A separate case applies to my use of EQ. I would like to find an EQ that has a clearer glass window than my Rane EQ. Some recordings have a distant perspective created by engineers who use mellow mikes and mix in distant omnidirectional mikes. I can take such recordings, use my EQ to boost HF judiciously to successfully make the perspective much closer, to my liking. The famous Mercury Living Presence recordings of the 1950's are widely respected for their upfront, live perspective, hence the name, "Living Presence." Even I didn't realize until as recently as 20 years ago, due to my experience in EQ, that these Mercury recordings were done with EQ. One day I'll get a more transparent EQ with better electronics than my Rane, but even today the Rane's very flexible EQ functions vastly outweigh its slight liabilities for transparency.
But the issue of audio flavoring superimposing itself on the natural colors of live music is still important. I want maximum transparency without the coloring of electronics. EQ is a special case which corrects much of the defects of all speakers and the choices of the recording studio that I hear as nullifying much of the live excitement of natural music. Did you ever go to a store which has parallel mirrors on opposite walls, look into the mirror, see yourself in the first reflection, then look slightly off axis and see the multiple reflections? How about noisy analog recordings where several generation copies are vastly inferior to the original? A great thing about digital is that many generation copies still sound close to the original. These two analogies help explain my position on this subject.
Quality violins are hideously expensive, and I would love to own a few. I had to settle for my present 1890 Theodor Paulus violin because it was affordable and it had the approximate type of sound I like best. That sound is detailed and brilliant with still enough tonal sweetness. But I do like a variety of tonal personalities in other violins. This gets me back to my overall view that I appreciate tonal variety and beauty of natural unamplified instruments and voices, but don't like electronics that cause additional coloring superimposed on the natural colors.
Yes, WC's system is enjoyable to me, even from my mediocre computer audio.

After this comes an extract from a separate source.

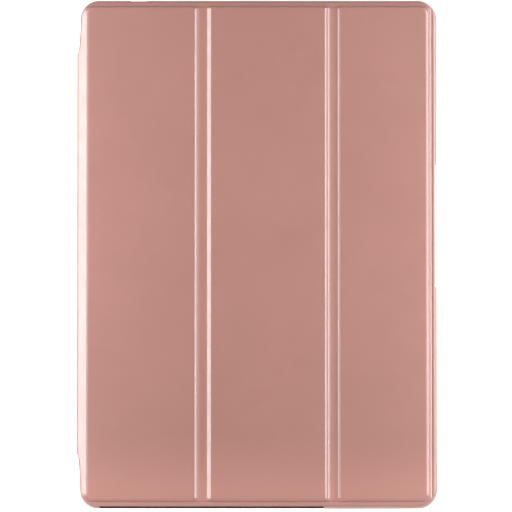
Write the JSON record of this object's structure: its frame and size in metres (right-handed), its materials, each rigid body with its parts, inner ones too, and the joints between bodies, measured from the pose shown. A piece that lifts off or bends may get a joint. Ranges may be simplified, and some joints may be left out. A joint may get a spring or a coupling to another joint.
{
  "type": "tablet computer in a tri-fold cover case",
  "caption": "Thin rectangular tablet computer clipped into a hard shell, with a leather spine and a folding, magnet-closed cover over its screen.",
  "frame": {"origin": "middle of the underside of the closed object: the shell's back, where it rests", "axes": "+X from the spine to the cover's free edge, +Y to the top edge of the screen, +Z out of the screen"},
  "size_m": [0.18, 0.254, 0.0121],
  "materials": {
    "shell_plastic": "satin rose-gold hard plastic, slightly translucent at its thin edges",
    "cover_leather": "satin pearl rose-gold synthetic leather with a very fine grain",
    "lining": "soft warm-grey microfibre",
    "board": "plain grey stiffening board",
    "magnet": "nickel-plated",
    "housing": "bead-blasted, graphite anodised",
    "glass": "black-backed polished cover glass",
    "adhesive": "thin black foam",
    "lcd": "dark laminated display stack",
    "guide": "white light guide with diffuser sheets",
    "pan": "thin pressed steel",
    "flex": "amber polyimide flat cable",
    "cell": "black laminate pouch",
    "tape": "white stretch-release tape",
    "pcb": "green solder mask",
    "can": "tinned pressed shield",
    "chip": "black epoxy package",
    "graphite": "black graphite sheet",
    "screw": "zinc-plated",
    "connector": "stainless steel port shell",
    "moulding": "black moulded plastic",
    "gold_can": "gold-plated can",
    "lens": "coated sapphire over a dark barrel",
    "flash": "warm white diffusing lens",
    "key": "graphite anodised to match the housing"
  },
  "bodies": {
    "case_and_tablet": {"case_shell": "shell_plastic", "back_strip": "cover_leather", "rear_housing": "housing", "cover_glass": "glass", "glass_gasket": "adhesive", "lcd_panel": "lcd", "backlight_guide": "guide", "display_pan": "pan", "display_cable": "flex", "battery_cell_left": "cell", "battery_cell_right": "cell", "battery_adhesive": "tape", "battery_board": "pcb", "battery_lead": "flex", "mainboard": "pcb", "processor_shield": "can", "radio_shield": "can", "processor": "chip", "memory_chips": "chip", "power_chip": "chip", "radio_chip": "chip", "heat_spreader": "graphite", "hall_sensor": "chip", "board_screws": "screw", "port_board": "pcb", "port_screws": "screw", "usb_port": "connector", "main_cable": "flex", "speaker_left": "moulding", "speaker_right": "moulding", "headphone_jack": "moulding", "microphone": "gold_can", "front_camera": "moulding", "light_sensor": "chip", "rear_camera": "moulding", "camera_ring": "housing", "camera_lens": "lens", "flash_lens": "flash", "antenna_top": "moulding", "antenna_bottom": "moulding", "tablet_magnets": "magnet", "key_cable": "flex", "key_domes": "can", "card_reader": "can"},
    "spine": {"spine_skin": "cover_leather", "spine_lining": "lining"},
    "cover_panel_1": {"cover_skin_1": "cover_leather", "cover_board_1": "board", "cover_lining_1": "lining", "stand_magnets": "magnet"},
    "cover_panel_2": {"cover_skin_2": "cover_leather", "cover_board_2": "board", "cover_lining_2": "lining"},
    "cover_panel_3": {"cover_skin_3": "cover_leather", "cover_board_3": "board", "cover_lining_3": "lining", "closure_magnets": "magnet"},
    "power_key": {"power_key": "key"},
    "volume_rocker": {"volume_rocker": "key"},
    "card_tray": {"card_tray": "key"}
  },
  "joints": [
    {"name": "spine_hinge", "type": "hinge", "parent": "case_and_tablet", "child": "spine", "pos_m": [-0.0881, 0, 0.00187], "axis": [0, -1, 0], "range_deg": [0, 179.5]},
    {"name": "cover_hinge", "type": "hinge", "parent": "spine", "child": "cover_panel_1", "pos_m": [-0.0891, 0, 0.00995], "axis": [0, -1, 0], "range_deg": [0, 179.5]},
    {"name": "fold_1", "type": "hinge", "parent": "cover_panel_1", "child": "cover_panel_2", "pos_m": [-0.02735, 0, 0.01225], "axis": [0, 1, 0], "range_deg": [-165, 0]},
    {"name": "fold_2", "type": "hinge", "parent": "cover_panel_2", "child": "cover_panel_3", "pos_m": [0.03835, 0, 0.01225], "axis": [0, 1, 0], "range_deg": [-179.5, 0]},
    {"name": "power_key_press", "type": "slide", "parent": "case_and_tablet", "child": "power_key", "axis": [-1, 0, 0], "range_m": [0, 0.00025], "stiffness_N_per_m": 400, "springref_m": -0.002},
    {"name": "volume_rocker_tilt", "type": "hinge", "parent": "case_and_tablet", "child": "volume_rocker", "pos_m": [0.08725, 0.0125, 0.00535], "axis": [0, 0, 1], "range_deg": [-1.5, 1.5], "stiffness_Nm_per_rad": 0.25},
    {"name": "card_tray_slide", "type": "slide", "parent": "case_and_tablet", "child": "card_tray", "axis": [1, 0, 0], "range_m": [0, 0.024]}
  ]
}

The most important question you posed is how do I know when the glass is clear? From my vast experience of hearing live instruments and voices of all types in many venues, I have a composite familiarity with the idea of "clear." I often walk past a house with an open window and the drummer is playing--I know it is live and not a recording, because of the freshness and general clarity that is hard to put into words. I walk past a playground where kids are playing handball, and hear the crispness of their hand slaps. Same for the basketball players and hearing the lower pitch of the bouncing basketball. When I walk daily, I listen to the natural sounds of spoken conversations, close and further away. All these sounds are crisp, so I really don't understand why anyone would deliberately not want crispness in their music, but they are free to like any sound they want.
Recording engineers often play games with their artificial processing and manipulations. This is less applicable to naturally recorded classical and jazz. Even so, the concept of crispness still applies as a desirable goal--the processing is not so bad as to interfere with the perception of crispness underneath the layers of processing.
A separate case applies to my use of EQ. I would like to find an EQ that has a clearer glass window than my Rane EQ. Some recordings have a distant perspective created by engineers who use mellow mikes and mix in distant omnidirectional mikes. I can take such recordings, use my EQ to boost HF judiciously to successfully make the perspective much closer, to my liking. The famous Mercury Living Presence recordings of the 1950's are widely respected for their upfront, live perspective, hence the name, "Living Presence." Even I didn't realize until as recently as 20 years ago, due to my experience in EQ, that these Mercury recordings were done with EQ. One day I'll get a more transparent EQ with better electronics than my Rane, but even today the Rane's very flexible EQ functions vastly outweigh its slight liabilities for transparency.
But the issue of audio flavoring superimposing itself on the natural colors of live music is still important. I want maximum transparency without the coloring of electronics. EQ is a special case which corrects much of the defects of all speakers and the choices of the recording studio that I hear as nullifying much of the live excitement of natural music. Did you ever go to a store which has parallel mirrors on opposite walls, look into the mirror, see yourself in the first reflection, then look slightly off axis and see the multiple reflections? How about noisy analog recordings where several generation copies are vastly inferior to the original? A great thing about digital is that many generation copies still sound close to the original. These two analogies help explain my position on this subject.
Quality violins are hideously expensive, and I would love to own a few. I had to settle for my present 1890 Theodor Paulus violin because it was affordable and it had the approximate type of sound I like best. That sound is detailed and brilliant with still enough tonal sweetness. But I do like a variety of tonal personalities in other violins. This gets me back to my overall view that I appreciate tonal variety and beauty of natural unamplified instruments and voices, but don't like electronics that cause additional coloring superimposed on the natural colors.